Sometimes I have to wonder about my general apathy to dangerous situations. I remember when Benjamin was a baby, I somehow instinctively knew that he was the cautious type, so I never worried about him falling off of tables or other high surfaces...Yeah, I know I'm crazy. Paul also reminded me of my unnatural calmness as I debated whether to use baking powder or baking soda to put out a small kitchen fire this past Thanksgiving.
So we live in Tornado Alley now, and we hear sirens go off pretty frequently. If I were a better person, I'd of course rush my children into the basement each and every time, because you never know! A few months ago, the sirens were going, and I was raking like crazy because I knew that those leaves were going to sit there until Spring if I didn't. And where was my overly-cautious Benjamin? Inside, freaking out because we weren't in the basement.

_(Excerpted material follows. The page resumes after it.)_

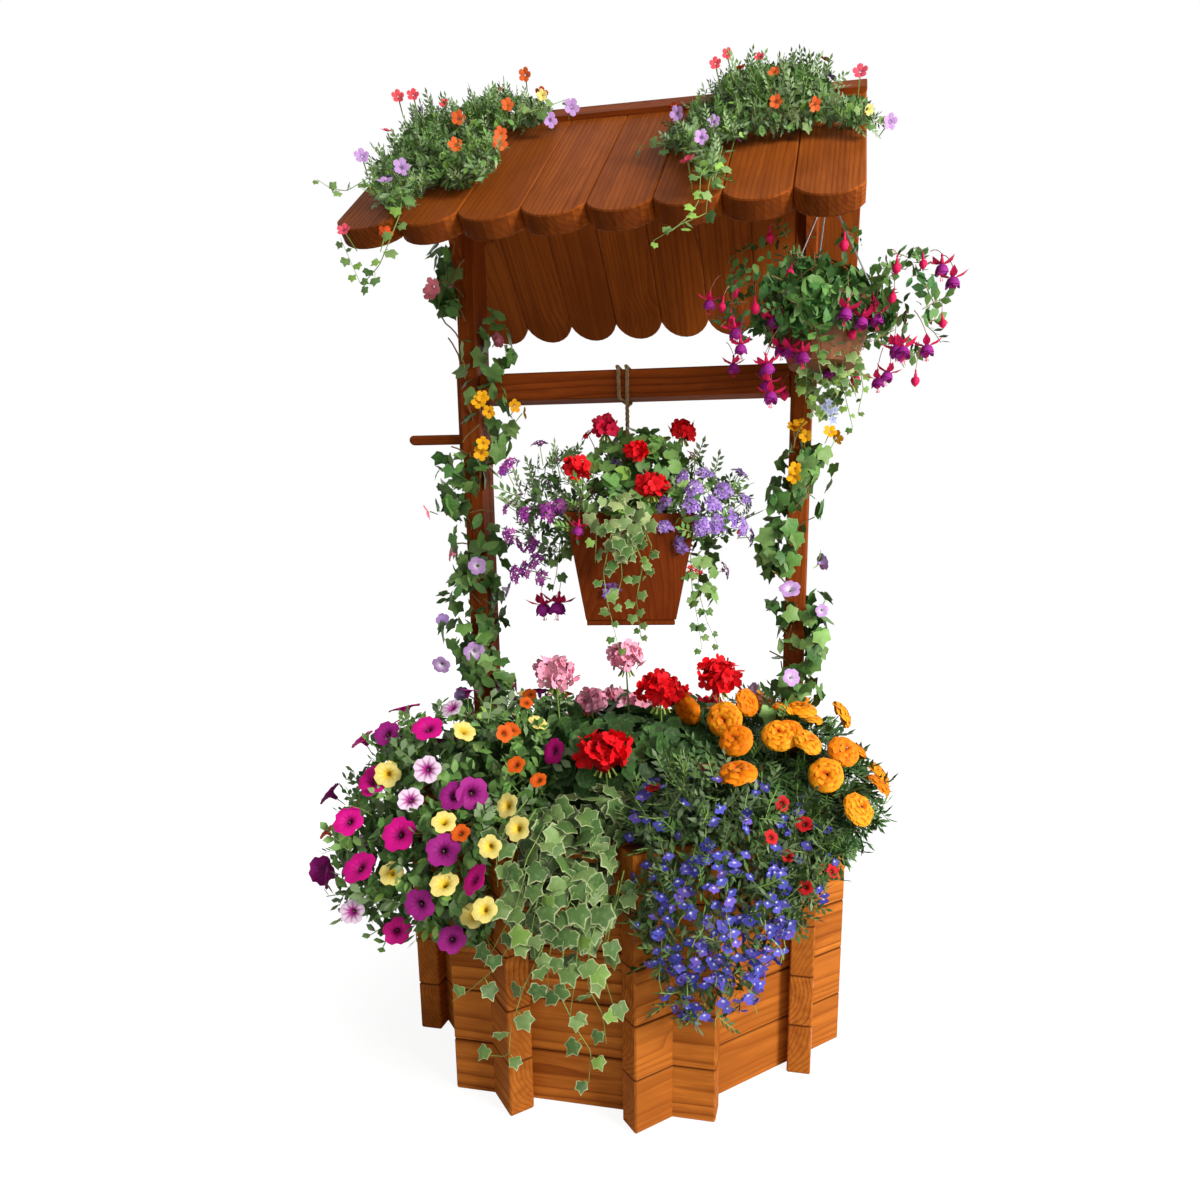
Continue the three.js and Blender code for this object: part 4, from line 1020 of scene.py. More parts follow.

And here's how things looked here last night around 11 p.m. I had just recently fallen asleep, so the sirens just became part of my loopy reality. Paul watched out the window as the wind whipped through trees then became deathly silent, and as the never-ending flashes of lightning would suddenly turn green, then fall into total blackout. Yeah, even I was a little scared. Not scared enough to do anything about it mind you, but I briefly thought about how it might be wise to get the kids out of bed and head to the basement.
I am a little too relaxed about some things. I am. And I need to fix that, if not for my sake then for my children's well being.